>> begin RECORDED DATA

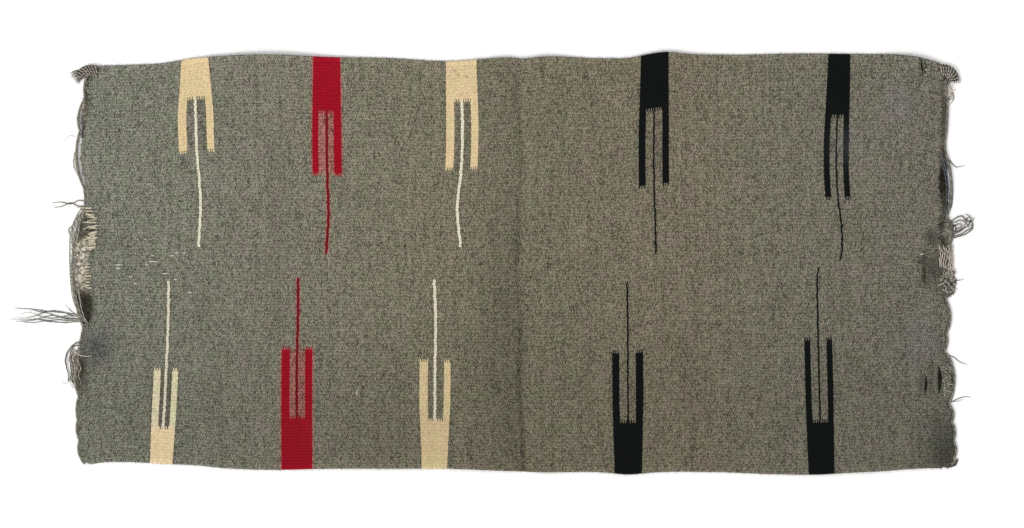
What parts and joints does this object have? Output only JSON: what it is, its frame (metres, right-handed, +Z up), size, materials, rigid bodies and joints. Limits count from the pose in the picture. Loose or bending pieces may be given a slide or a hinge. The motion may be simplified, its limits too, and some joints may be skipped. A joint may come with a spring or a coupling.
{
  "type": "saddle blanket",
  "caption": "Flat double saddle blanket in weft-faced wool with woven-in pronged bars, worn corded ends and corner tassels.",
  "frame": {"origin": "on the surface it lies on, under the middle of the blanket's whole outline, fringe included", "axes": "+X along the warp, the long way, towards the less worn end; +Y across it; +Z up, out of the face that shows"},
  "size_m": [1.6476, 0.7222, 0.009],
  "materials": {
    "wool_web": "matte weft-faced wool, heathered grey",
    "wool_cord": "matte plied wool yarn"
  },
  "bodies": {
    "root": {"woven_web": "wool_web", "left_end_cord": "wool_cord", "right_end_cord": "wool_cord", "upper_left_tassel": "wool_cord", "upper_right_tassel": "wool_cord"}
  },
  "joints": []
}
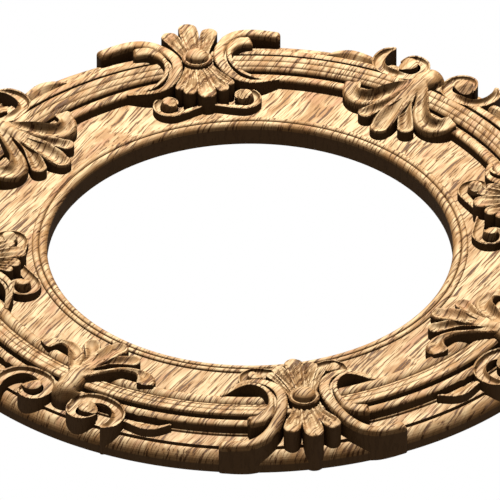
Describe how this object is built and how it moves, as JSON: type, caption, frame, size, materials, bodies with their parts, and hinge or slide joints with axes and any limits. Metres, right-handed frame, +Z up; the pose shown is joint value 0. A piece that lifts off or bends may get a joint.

>> end RECORDED DATA

- _BRIEF_: Return only the number of lines in the data that contain "joints".

- _RESULT OF THIS EXERCISE_: 3